┌────────

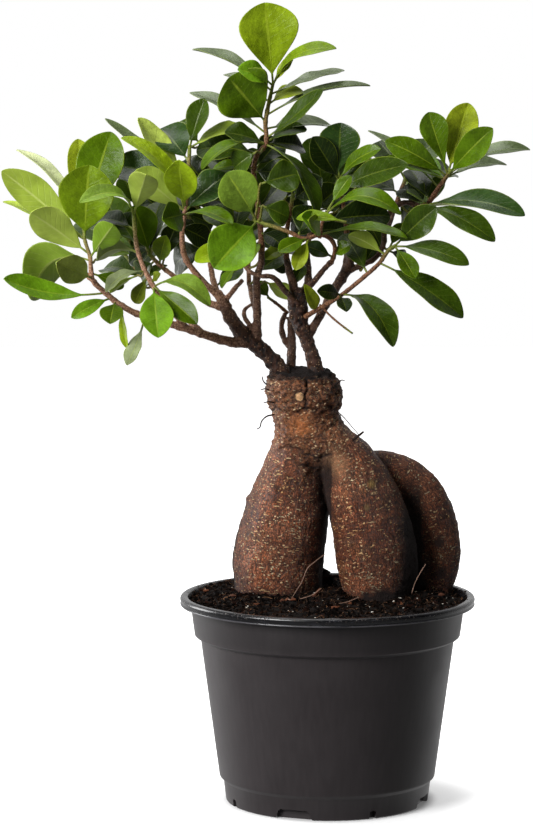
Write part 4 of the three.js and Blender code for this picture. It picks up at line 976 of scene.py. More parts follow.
def make_pot(material):
    form, cutters = Form(), Form()
    form.add(*lathed(POT_PROFILE, POT_SIDES))
    for shape in NOTCHES:
        for quarter in range(4):
            cutters.add(*notch(quarter, **shape))
    shell = linked("pot shell", form.mesh("pot shell", [material]))
    cut = shell.modifiers.new("notches", "BOOLEAN")
    cut.operation = "DIFFERENCE"
    cut.solver = "EXACT"
    cut.object = linked("notches", cutters.mesh("notches", [material], smooth=False))
    mesh = settled(shell, cut.object)
    mesh.set_sharp_from_angle(angle=CREASE)
    piece("pot_shell", mesh, "pot", "pot")


# The soil

# Where it is heaped, as [x, y, radius, height]
HEAPS = [[-52, 34, 15, 2.6], [-2, 31, 5.5, 7.5], [-24, -8, 13, -1.4], [24, -14, 13, -3.6], [52, 6, 10, 1.8]]


def soil_height(x, y):
    reach = math.hypot(x, y)
    dome = np.interp(reach, [0, 14, 34, 56, SOIL_EDGE],
                     [SOIL_CROWN, SOIL_CROWN, SOIL_CROWN - 0.3, SOIL_AT_WALL + 1.2, SOIL_AT_WALL])
    wide = noise.noise(Vector((x / 11, y / 11, 3.1))) * 1.6
    fine = noise.fractal(Vector((x / 3.2, y / 3.2, 7.7)), 0.7, 2.1, 4) * 0.8
    heaped = sum(h * math.exp(-((x - u) ** 2 + (y - v) ** 2) / r ** 2) for u, v, r, h in HEAPS)
    return float(dome) + heaped + SOIL_RISE - 0.9 + (wide + fine) * min(1, 0.25 + (SOIL_EDGE - reach) / 10)


def soil_top(sides, rings):
    """The open top of the bed, as rings round the middle."""
    vertices = [(0, 0, soil_height(0, 0))]
    for i in range(1, rings + 1):
        r = SOIL_EDGE * i / rings
        places = [(r * cosine, r * sine) for cosine, sine in circle(sides)]
        vertices += [(x, y, soil_height(x, y)) for x, y in places]
    faces = [(0, 1 + j, 1 + (j + 1) % sides) for j in range(sides)]
    for i in range(rings - 1):
        for j in range(sides):
            a, b = 1 + i * sides + j, 1 + i * sides + (j + 1) % sides
            faces.append((a, a + sides, b + sides, b))
    return vertices, faces


def make_soil(material):
    sides = 210
    vertices, faces = soil_top(sides, rings=64)
    below = [(COLLAR_TOP_RADIUS, LIP_FOOT - 1), (COLLAR_FOOT_RADIUS, COLLAR_FOOT + WALL + CLEARANCE)]
    for z in (BODY_TOP, FLOOR_THICKNESS + CLEARANCE):
        below.append((np.interp(z, [FLOOR_THICKNESS, BODY_TOP], [SKIRT_TOP_RADIUS, BODY_TOP_RADIUS]), z))
    for outer, z in below:
        start = len(vertices) - sides
        r = outer - WALL - CLEARANCE
        vertices += [(r * cosine, r * sine, z) for cosine, sine in circle(sides)]
        for j in range(sides):
            k = (j + 1) % sides
            faces.append((start + j, start + sides + j, start + sides + k, start + k))
    last = len(vertices) - sides
    vertices.append((0, 0, FLOOR_THICKNESS + CLEARANCE))
    faces += [(last + (j + 1) % sides, last + j, len(vertices) - 1) for j in range(sides)]
    form = Form()
    form.add(vertices, faces)
    piece("soil_bed", form.mesh("soil bed", [material]), "soil", "soil")


GOLDEN = 1.618
ICOSAHEDRON_RADIUS = 1.902
SIGNS = [(1, 1), (-1, 1), (1, -1), (-1, -1)]
ICOSAHEDRON = [(0, a, b * GOLDEN) for a, b in SIGNS] + [(a, b * GOLDEN, 0) for a, b in SIGNS]
ICOSAHEDRON += [(a * GOLDEN, 0, b) for a, b in SIGNS]
ICOSAHEDRON_FACES = [
    (0, 1, 8), (0, 8, 4), (0, 4, 5), (0, 5, 9), (0, 9, 1), (1, 6, 8), (8, 6, 10), (8, 10, 4), (4, 10, 2),
    (4, 2, 5), (5, 2, 11), (5, 11, 9), (9, 11, 7), (9, 7, 1), (1, 7, 6), (3, 10, 6), (3, 6, 7), (3, 7, 11),
    (3, 11, 2), (3, 2, 10),
]


def lumps(count, seed):
    """Shapes of one millimetre radius or so: icosahedra pushed out of shape."""
    draw = random.Random(seed)
    shapes = []
    for _ in range(count):
        pushed = np.array([draw.uniform(0.45, 1.5) for _ in range(12)])
        corners = np.array(ICOSAHEDRON) / ICOSAHEDRON_RADIUS * pushed[:, None]
        sides = [draw.uniform(low, high) for low, high in ((0.7, 1.5), (0.6, 1.1), (0.4, 0.9))]
        shapes.append((corners * np.array(sides), ICOSAHEDRON_FACES))
    return shapes


def fibres(count, seed):
    """Curled threads about four millimetres long."""
    draw = random.Random(seed)
    shapes = []
    for _ in range(count):
        bend, x, y = 0.0, -2.0, 0.0
        points = []
        for _ in range(4):
            points.append((x, y, draw.uniform(-0.5, 0.7)))
            bend += draw.uniform(-0.8, 0.8)
            x += 1.3 * math.cos(bend)
            y += 1.3 * math.sin(bend)
        shapes.append(strand(points, draw.uniform(0.06, 0.14), sides=3, steps=2))
    return shapes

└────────

• WHAT IS REQUIRED: Extract the full listing above without alteration.

• THE REPLY:
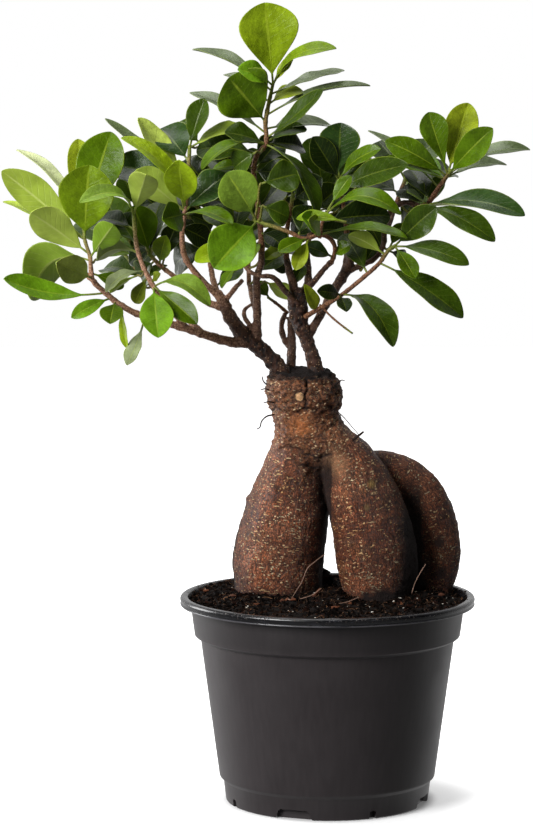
Write part 4 of the three.js and Blender code for this picture. It picks up at line 976 of scene.py. More parts follow.
def make_pot(material):
    form, cutters = Form(), Form()
    form.add(*lathed(POT_PROFILE, POT_SIDES))
    for shape in NOTCHES:
        for quarter in range(4):
            cutters.add(*notch(quarter, **shape))
    shell = linked("pot shell", form.mesh("pot shell", [material]))
    cut = shell.modifiers.new("notches", "BOOLEAN")
    cut.operation = "DIFFERENCE"
    cut.solver = "EXACT"
    cut.object = linked("notches", cutters.mesh("notches", [material], smooth=False))
    mesh = settled(shell, cut.object)
    mesh.set_sharp_from_angle(angle=CREASE)
    piece("pot_shell", mesh, "pot", "pot")


# The soil

# Where it is heaped, as [x, y, radius, height]
HEAPS = [[-52, 34, 15, 2.6], [-2, 31, 5.5, 7.5], [-24, -8, 13, -1.4], [24, -14, 13, -3.6], [52, 6, 10, 1.8]]


def soil_height(x, y):
    reach = math.hypot(x, y)
    dome = np.interp(reach, [0, 14, 34, 56, SOIL_EDGE],
                     [SOIL_CROWN, SOIL_CROWN, SOIL_CROWN - 0.3, SOIL_AT_WALL + 1.2, SOIL_AT_WALL])
    wide = noise.noise(Vector((x / 11, y / 11, 3.1))) * 1.6
    fine = noise.fractal(Vector((x / 3.2, y / 3.2, 7.7)), 0.7, 2.1, 4) * 0.8
    heaped = sum(h * math.exp(-((x - u) ** 2 + (y - v) ** 2) / r ** 2) for u, v, r, h in HEAPS)
    return float(dome) + heaped + SOIL_RISE - 0.9 + (wide + fine) * min(1, 0.25 + (SOIL_EDGE - reach) / 10)


def soil_top(sides, rings):
    """The open top of the bed, as rings round the middle."""
    vertices = [(0, 0, soil_height(0, 0))]
    for i in range(1, rings + 1):
        r = SOIL_EDGE * i / rings
        places = [(r * cosine, r * sine) for cosine, sine in circle(sides)]
        vertices += [(x, y, soil_height(x, y)) for x, y in places]
    faces = [(0, 1 + j, 1 + (j + 1) % sides) for j in range(sides)]
    for i in range(rings - 1):
        for j in range(sides):
            a, b = 1 + i * sides + j, 1 + i * sides + (j + 1) % sides
            faces.append((a, a + sides, b + sides, b))
    return vertices, faces


def make_soil(material):
    sides = 210
    vertices, faces = soil_top(sides, rings=64)
    below = [(COLLAR_TOP_RADIUS, LIP_FOOT - 1), (COLLAR_FOOT_RADIUS, COLLAR_FOOT + WALL + CLEARANCE)]
    for z in (BODY_TOP, FLOOR_THICKNESS + CLEARANCE):
        below.append((np.interp(z, [FLOOR_THICKNESS, BODY_TOP], [SKIRT_TOP_RADIUS, BODY_TOP_RADIUS]), z))
    for outer, z in below:
        start = len(vertices) - sides
        r = outer - WALL - CLEARANCE
        vertices += [(r * cosine, r * sine, z) for cosine, sine in circle(sides)]
        for j in range(sides):
            k = (j + 1) % sides
            faces.append((start + j, start + sides + j, start + sides + k, start + k))
    last = len(vertices) - sides
    vertices.append((0, 0, FLOOR_THICKNESS + CLEARANCE))
    faces += [(last + (j + 1) % sides, last + j, len(vertices) - 1) for j in range(sides)]
    form = Form()
    form.add(vertices, faces)
    piece("soil_bed", form.mesh("soil bed", [material]), "soil", "soil")


GOLDEN = 1.618
ICOSAHEDRON_RADIUS = 1.902
SIGNS = [(1, 1), (-1, 1), (1, -1), (-1, -1)]
ICOSAHEDRON = [(0, a, b * GOLDEN) for a, b in SIGNS] + [(a, b * GOLDEN, 0) for a, b in SIGNS]
ICOSAHEDRON += [(a * GOLDEN, 0, b) for a, b in SIGNS]
ICOSAHEDRON_FACES = [
    (0, 1, 8), (0, 8, 4), (0, 4, 5), (0, 5, 9), (0, 9, 1), (1, 6, 8), (8, 6, 10), (8, 10, 4), (4, 10, 2),
    (4, 2, 5), (5, 2, 11), (5, 11, 9), (9, 11, 7), (9, 7, 1), (1, 7, 6), (3, 10, 6), (3, 6, 7), (3, 7, 11),
    (3, 11, 2), (3, 2, 10),
]


def lumps(count, seed):
    """Shapes of one millimetre radius or so: icosahedra pushed out of shape."""
    draw = random.Random(seed)
    shapes = []
    for _ in range(count):
        pushed = np.array([draw.uniform(0.45, 1.5) for _ in range(12)])
        corners = np.array(ICOSAHEDRON) / ICOSAHEDRON_RADIUS * pushed[:, None]
        sides = [draw.uniform(low, high) for low, high in ((0.7, 1.5), (0.6, 1.1), (0.4, 0.9))]
        shapes.append((corners * np.array(sides), ICOSAHEDRON_FACES))
    return shapes


def fibres(count, seed):
    """Curled threads about four millimetres long."""
    draw = random.Random(seed)
    shapes = []
    for _ in range(count):
        bend, x, y = 0.0, -2.0, 0.0
        points = []
        for _ in range(4):
            points.append((x, y, draw.uniform(-0.5, 0.7)))
            bend += draw.uniform(-0.8, 0.8)
            x += 1.3 * math.cos(bend)
            y += 1.3 * math.sin(bend)
        shapes.append(strand(points, draw.uniform(0.06, 0.14), sides=3, steps=2))
    return shapes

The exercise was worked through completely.